Jakob Grimm, best known alongside his brother Wilhelm as one half of the Brothers Grimm, was not only a folklorist but a pioneering linguist and mythologist whose broader scholarly work aimed to preserve and decode the deep roots of Germanic culture. While their collected fairy tales captured the imaginations of Europe, Jakob's larger project—through works like Teutonic Mythology and his contributions to the monumental German Dictionary—sought to trace the soul of a people through language, law, and legend. Together, the Brothers Grimm weren’t just storytellers; they were architects of cultural memory, excavating a mythic substratum they believed still pulsed beneath the modern German identity.

How to alchemize

Trap:
Charisma dazzles with borrowed fire. It seduces through presence without intimacy, performance without root. You feel drawn in—but not seen. Rooted in bestowal. Fueled by image.
Charisma commands attention, but often bypasses connection. It becomes a persona you must maintain.

Tell:
You’re magnetic in the room, but hollow when alone.
You mistake admiration for love—and worship for trust.

Questions:

  1. Are you building trust—or manufacturing desire?

  2. Who are you trying to impress that still has power over you?

  3. When did you decide love had to be earned?

  4. Are you admired—or actually met?

  5. What part of you feels unlovable without income?

  6. Is your pricing about value—or validation?

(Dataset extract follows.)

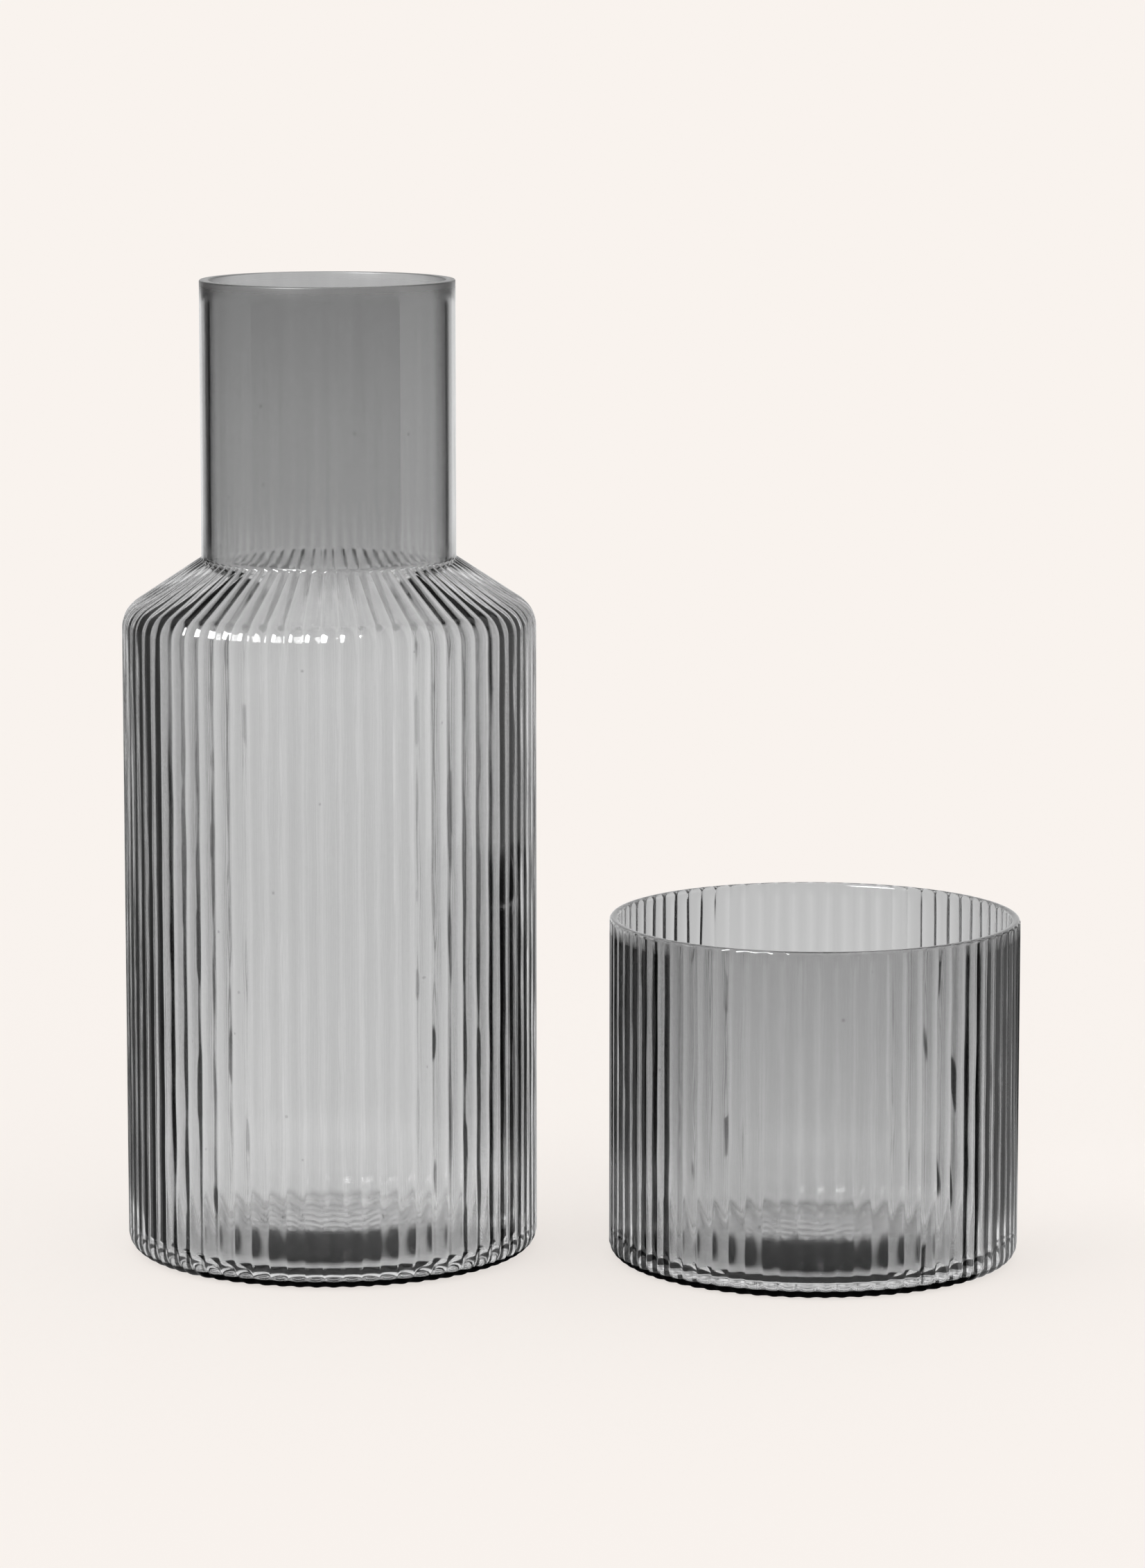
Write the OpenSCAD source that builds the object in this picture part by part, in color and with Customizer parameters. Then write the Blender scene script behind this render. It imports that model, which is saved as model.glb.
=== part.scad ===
// Bedside carafe with the tumbler that covers its neck, both of ribbed smoke-grey glass.
// Millimetres, +Z up. The origin lies on the table, midway between the two pieces.

/* [Carafe] */
// Height from foot to lip
carafe_h = 194; // [180:1:215]
// Width of the body over its ribs
body_d = 82; // [76:1:92]
// Width of the smooth neck
neck_d = 50.4; // [42:0.2:56]
// Length of the smooth neck, from the shoulder to the lip
neck_len = 54.8; // [44:0.2:64]
// Rise of the shoulder from the level, in degrees
shoulder_angle = 33.5; // [26:0.5:42]
// Radius where the body turns into the shoulder
shoulder_round = 6; // [4:0.25:8]
// Radius round the edge of the foot
foot_round = 3.8; // [2.6:0.1:4.8]
// Thickness of the glass in the neck
neck_wall = 2; // [1.5:0.1:2.6]
// Thickness of the glass in the body, at the crest of a rib
body_wall = 1.4; // [1.2:0.1:2.4]
// Thickness of the floor at its middle
floor_wall = 1.3; // [1:0.1:3]
// Radius inside, where the wall meets the floor
inside_round = 4; // [3:0.5:8]
// Rise of the hollow pushed up under the foot
hollow_rise = 1.2; // [0.8:0.1:2]
// Width of the ring that the carafe stands on
stand_ring = 3; // [2:0.25:5]
// Softening of the ground edges of the lip
lip_edge = 0.3; // [0.2:0.05:0.6]
// Radius of the bead of glass where the neck rises from the shoulder
neck_fillet = 0.8; // [0.5:0.05:1.4]

/* [Ribs] */
// Ribs round the carafe
carafe_ribs = 70; // [60:2:80]
// Ribs round the tumbler
tumbler_ribs = 72; // [60:2:80]
// Depth of the grooves between the ribs
rib_depth = 0.45; // [0.3:0.05:0.8]

/* [Tumbler] */
// How far the tumbler's wall stands inside the line of the carafe's body
tumbler_inset = 0.25; // [0:0.05:1]
// Air left over the neck when the tumbler is turned over it as a lid
lid_gap = 2.1; // [0.6:0.1:4]
// Thickness of the wall at the crest of a rib
tumbler_wall = 1.9; // [1.6:0.1:2.6]
// Height of the inner floor over the table
tumbler_floor = 2.5; // [2.2:0.1:4]
// Radius round the edge of the foot
tumbler_foot_round = 3; // [2:0.1:4]
// Radius inside, where the wall meets the floor
tumbler_inside_round = 4; // [3:0.5:7]
// Rise of the hollow pushed up under the foot
tumbler_hollow_rise = 1.2; // [0.6:0.1:1.4]
// Width of the ring that the tumbler stands on
tumbler_stand_ring = 3; // [2:0.25:5]
// Radius of the fire-polished lip
tumbler_lip_round = 0.8; // [0.5:0.05:0.9]
// Length over which the ribs melt away under the lip
rib_fade = 1; // [0.6:0.1:3]

/* [Placing] */
// Gap between the two pieces as they stand
stand_gap = 14.5; // [5:0.5:60]
// How far the tumbler stands in front of the carafe
tumbler_forward = 8; // [4:0.5:30]

/* [Hidden] */
$fn = 240;
// Facets across one rib, and steps round each moulded corner
rib_facets = 4;
corner_steps = 4;
inside_steps = 6;
// Share of a groove's depth that is left where the ribs run out under the foot
foot_groove_share = 0.85;
// How far a cut runs past the face that it opens
overrun = 1;
// How deep the bead round the neck is sunk into the crests of the shoulder
fillet_sink = 0.05;

body_r = body_d / 2;
neck_r = neck_d / 2;
neck_base_z = carafe_h - neck_len;
// Where the shoulder's rounding ends and its straight slope begins
slope_r = body_r - shoulder_round * (1 - sin(shoulder_angle));
slope_z = neck_base_z - (slope_r - neck_r) * tan(shoulder_angle);
side_top_z = slope_z - shoulder_round * cos(shoulder_angle);

tumbler_r = body_r - tumbler_inset;
// Turned over, the tumbler's inner edge sits on the slope of the shoulder, clear of the lip of the neck
seat_r = tumbler_r - tumbler_wall;
seat_z = neck_base_z - (seat_r - neck_r) * tan(shoulder_angle);
tumbler_depth = carafe_h - seat_z + lid_gap;
tumbler_h = tumbler_depth + tumbler_floor;

set_length = body_d + stand_gap + 2 * tumbler_r;
set_depth = body_r + tumbler_forward + tumbler_r;
carafe_at = [body_r - set_length / 2, set_depth / 2 - body_r, 0];
tumbler_at = [set_length / 2 - tumbler_r, tumbler_r - set_depth / 2, 0];

// Points [r, z] on an arc round [r, z] from one angle to another, in degrees above the level
function arc(centre, radius, from, to, steps) = [
    for (i = [0:steps])
        let (angle = from + (to - from) * i / steps)
            [centre[0] + radius * cos(angle), centre[1] + radius * sin(angle)]
];

// Rise of a rib across its width, 0 in the grooves on either side and 1 on the crest
function rib_rise(share) = 1 - pow(2 * share - 1, 2);

// Ring of points at radius r and height z, with grooves cut inwards and down between the crests
function ribbed_ring(r, z, cut_in, cut_down, ribs) = [
    for (i = [0:ribs * rib_facets - 1])
        let (angle = 360 * (i / rib_facets - 0.5) / ribs,
            groove = 1 - rib_rise((i % rib_facets) / rib_facets),
            bottom_r = r - groove * cut_in)
            [bottom_r * cos(angle), bottom_r * sin(angle), z - groove * cut_down]
];

// Ribbed solid lofted through an outline of [r, z, cut in, cut down] from the foot up
module ribbed_loft(outline, ribs) {
    around = ribs * rib_facets;
    rings = len(outline);
    skin = [for (p = outline) each ribbed_ring(p[0], p[1], p[2], p[3], ribs)];
    middles = [[0, 0, outline[0][1]], [0, 0, outline[rings - 1][1]]];
    foot = len(skin);
    top_ring = (rings - 1) * around;
    walls = [
        for (k = [0:rings - 2], i = [0:around - 1])
            let (a = k * around + i, b = k * around + (i + 1) % around)
                each [[a, a + around, b + around], [a, b + around, b]]
    ];
    caps = [
        for (i = [0:around - 1])
            let (j = (i + 1) % around)
                each [[foot, i, j], [foot + 1, top_ring + j, top_ring + i]]
    ];
    polyhedron(points = concat(skin, middles), faces = concat(walls, caps));
}

// Outline of the foot's edge, where the grooves run out towards the ring that it stands on
function foot_outline(r, round) = [
    for (p = arc([r - round, round], round, -90, 0, corner_steps))
        [p[0], p[1], rib_depth * (foot_groove_share + (1 - foot_groove_share) * p[1] / round), 0]
];

// Outline of the shoulder's turn, with grooves square to the surface that narrow with the radius
function shoulder_outline() = [
    for (i = [0:corner_steps])
        let (lean = (90 - shoulder_angle) * i / corner_steps,
            r = body_r - shoulder_round + shoulder_round * cos(lean),
            depth = rib_depth * r / body_r)
            [r, side_top_z + shoulder_round * sin(lean), depth * cos(lean), depth * sin(lean)]
];

// Hollow under a foot of radius r that leaves a flat ring to stand on
module hollow_below(r, ring, rise) {
    rim = r - ring;
    ball = (rim * rim + rise * rise) / (2 * rise);
    translate([0, 0, rise - ball]) sphere(r = ball);
}

// Carafe: ribbed body and shoulder, and a smooth neck with a ground lip
module carafe() {
    // The shoulder ends inside the glass of the neck, so the ribs meet it in a scalloped line
    under_neck_r = neck_r - neck_wall / 2;
    under_neck_depth = rib_depth * under_neck_r / body_r;
    under_neck = [
        under_neck_r,
        neck_base_z + neck_wall / 2 * tan(shoulder_angle),
        under_neck_depth * sin(shoulder_angle),
        under_neck_depth * cos(shoulder_angle)
    ];
    color([0.42, 0.43, 0.44, 0.5])
        translate(carafe_at)
            difference() {
                union() {
                    ribbed_loft(
                        concat(foot_outline(body_r, foot_round), shoulder_outline(), [under_neck]),
                        carafe_ribs
                    );
                    rotate_extrude() polygon(neck_outline());
                }
                rotate_extrude() polygon(carafe_cavity());
                hollow_below(body_r - foot_round, stand_ring, hollow_rise);
            }
}

// Neck as a solid bar, from the bead on the shoulder up to the softened edge of the lip
function neck_outline() =
    let (bead_r = neck_r + neck_fillet,
        bead_z = neck_base_z + neck_fillet * (1 / cos(shoulder_angle) - tan(shoulder_angle)) - fillet_sink,
        bead = arc([bead_r, bead_z], neck_fillet, 270 - shoulder_angle, 180, corner_steps))
            concat(
                [[0, slope_z], [bead[0][0], slope_z]],
                bead,
                arc([neck_r - lip_edge, carafe_h - lip_edge], lip_edge, 0, 90, corner_steps),
                [[0, carafe_h]]
            );

// Space inside the carafe, open at the lip
function carafe_cavity() =
    let (wall_r = body_r - body_wall,
        bore_r = neck_r - neck_wall,
        bore_z = neck_base_z + neck_wall * tan(shoulder_angle) - body_wall / cos(shoulder_angle),
        floor_z = hollow_rise + floor_wall)
            concat(
                [[0, floor_z]],
                arc([wall_r - inside_round, floor_z + inside_round], inside_round, -90, 0, inside_steps),
                arc([body_r - shoulder_round, side_top_z], shoulder_round - body_wall,
                    0, 90 - shoulder_angle, inside_steps),
                [[bore_r, bore_z]],
                arc([bore_r + lip_edge, carafe_h - lip_edge], lip_edge, 180, 90, corner_steps),
                [[bore_r + lip_edge, carafe_h + overrun], [0, carafe_h + overrun]]
            );

// Tumbler: ribbed beaker with a rounded lip, of the depth that clears the carafe's neck
module tumbler() {
    lip_z = tumbler_h - tumbler_lip_round;
    lip = [
        for (p = arc([tumbler_r - tumbler_lip_round, lip_z], tumbler_lip_round, 0, 90, corner_steps))
            [p[0], p[1], 0, 0]
    ];
    outline = concat(
        foot_outline(tumbler_r, tumbler_foot_round),
        [[tumbler_r, lip_z - rib_fade, rib_depth, 0]],
        lip
    );
    color([0.42, 0.43, 0.44, 0.5])
        translate(tumbler_at)
            difference() {
                ribbed_loft(outline, tumbler_ribs);
                rotate_extrude() polygon(tumbler_cavity());
                hollow_below(tumbler_r - tumbler_foot_round, tumbler_stand_ring, tumbler_hollow_rise);
            }
}

// Space inside the tumbler, open at the lip
function tumbler_cavity() =
    let (wall_r = tumbler_r - tumbler_wall,
        lip_z = tumbler_h - tumbler_lip_round)
            concat(
                [[0, tumbler_floor]],
                arc([wall_r - tumbler_inside_round, tumbler_floor + tumbler_inside_round],
                    tumbler_inside_round, -90, 0, inside_steps),
                arc([wall_r + tumbler_lip_round, lip_z], tumbler_lip_round, 180, 90, corner_steps),
                [[wall_r + tumbler_lip_round, tumbler_h + overrun], [0, tumbler_h + overrun]]
            );

carafe();
tumbler();
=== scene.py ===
import math

import bpy
import numpy as np
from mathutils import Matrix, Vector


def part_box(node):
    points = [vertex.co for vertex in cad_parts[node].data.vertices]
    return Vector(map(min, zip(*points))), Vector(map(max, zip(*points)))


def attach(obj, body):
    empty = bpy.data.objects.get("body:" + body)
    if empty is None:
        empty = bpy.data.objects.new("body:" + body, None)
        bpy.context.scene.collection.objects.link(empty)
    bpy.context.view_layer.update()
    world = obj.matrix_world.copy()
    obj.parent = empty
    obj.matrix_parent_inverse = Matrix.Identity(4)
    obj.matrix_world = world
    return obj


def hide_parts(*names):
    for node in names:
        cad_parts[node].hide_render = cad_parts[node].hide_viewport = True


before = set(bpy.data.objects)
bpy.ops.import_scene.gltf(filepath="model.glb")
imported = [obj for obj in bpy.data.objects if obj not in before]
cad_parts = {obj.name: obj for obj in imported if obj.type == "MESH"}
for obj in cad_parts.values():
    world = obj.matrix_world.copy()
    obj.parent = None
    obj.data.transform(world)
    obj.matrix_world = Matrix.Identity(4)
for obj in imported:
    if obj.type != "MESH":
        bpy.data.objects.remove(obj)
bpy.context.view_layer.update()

# Bedside set in ribbed smoke glass: a carafe, and the tumbler that covers its neck

# Camera, first, so that everything else is judged from the photograph's place
cameraView = {
    "imageHeight": 2262,  # pixels along the photograph's long side
    "focalPixels": 8317.5,
    "place": (0.0002, -1.1308, 0.26706),
    "pitchDown": 8.688,
    "sensor": 36.0,
    "clip": (0.01, 200),  # metres
}


def placeCamera(view):
    lens = bpy.data.cameras.new("studioCamera")
    lens.sensor_fit = "AUTO"
    lens.sensor_width = view["sensor"]
    lens.lens = view["focalPixels"] / view["imageHeight"] * view["sensor"]
    lens.clip_start, lens.clip_end = view["clip"]
    camera = bpy.data.objects.new("studioCamera", lens)
    camera.location = view["place"]
    camera.rotation_euler = (math.radians(90 - view["pitchDown"]), 0, 0)
    bpy.context.scene.collection.objects.link(camera)
    bpy.context.scene.camera = camera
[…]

  7. What does it cost to be impressive instead of honest?

Alchemy:
Let charm reawaken your original, essential voice.
True charm doesn’t strive—it invites. It’s a frequency, not a spotlight. It can be learned, rewoven, remembered.
The frequency of charm emanates from the authority of your essential voice, superabundance, and love.

Reminder:
Charisma without charm consumes.
Charm connects.

Rooted in memory. Fueled by sincerity.
Charm invites connection without control.